German morphologist and professor of botany at the University of Munich for 40 years (1891-1930). Goebel was best known for his work Organographie der Pflanzen (Organography of Plants, 1898-1901).
Karl Immanuel Eberhard Goebel (later Karl Ritter von Goebel) was born in Billigheim in Baden, southern Germany. His botanical interest was aroused by the beauties of the Swabian Alps, an area that he was as passionate about as any of the exotic places he ever visited around the world, and where he met with the accident that led to his demise. Initially studying theology at the University of Tübingen, Goebel also attended botany lectures and became a devoted student of the great Wilhelm Hofmeister. When Hofmeister fell ill, Goebel decided to complete his botany studies at Strasbourg in 1876, where H.A. de Bary further shaped his scientific thinking. Going on to take his doctor's degree, he entered military service in Würzburg (1877-1878), where Julian Sachs appointed him assistant. Goebel soon developed an avid taste for travelling, making his first voyage to the tropics in the 1880s, to India, Ceylon (Sri Lanka) and Java, where he met up with his friend M. Treub, director of the Buitenzorg garden. He later travelled to Australia and South America, returning to Java later in his life. His wide knowledge of tropical biology inspired and provided the backbone for much of his work while he taught at the universities of Rostock (1882-1887), Marburg (1887-1891) and Munich. Despite all his travel and the dangers no doubt encountered during such expeditions, it was while walking in the Swabian Alps that he fell and broke his shoulder, later dying of heart failure due to the injury.
Goebel's chief interest was morphology, his key work being Organographie der Pflanzen. Organographie was the result of publisher Gustav Fischer, of Jena, approaching Goebel in 1895 to write a work on morphology of plants. The first part appeared in 1898 and the resulting work (including two more parts published in 1899-1901) became the standard morphology text of Goebel's lifetime, being revised twice over the next 30 years and supplementary texts added. The final revised part was published posthumously on his birthday in March 1933, while the first edition (the only one to be translated into English) was reprinted in the 1970s. F.O. Bower, in his 1933 obituary of Goebel, called it 'impressive whether as the achievement of a single brain, or as the epitome of a life of restless activity and of unusual opportunity. Nothing like it had appeared before in the history of Botany'.

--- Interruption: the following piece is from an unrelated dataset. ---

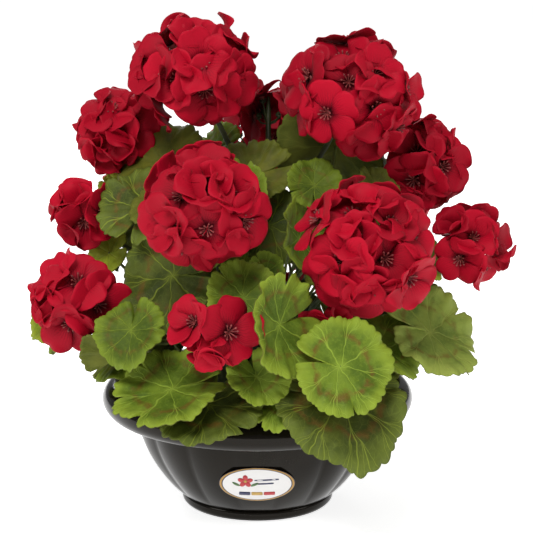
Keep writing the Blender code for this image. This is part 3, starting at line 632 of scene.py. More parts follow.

The word organography was coined by A.-P. de Candolle, who meant it to extend over and above the mere description of organs to infer their development. Goebel's aim was indeed to impart a causal approach to the concept of morphology, relating form to function and environmental adaptation. As well as this magnum opus, Goebel published more than 200 papers and books and edited the German botanical journal Flora from 1889. He was president of the Bavarian Academy of Sciences, general director of the Scientific Collections of the State, a foreign member of the Royal Society and other leading academies in Europe and America.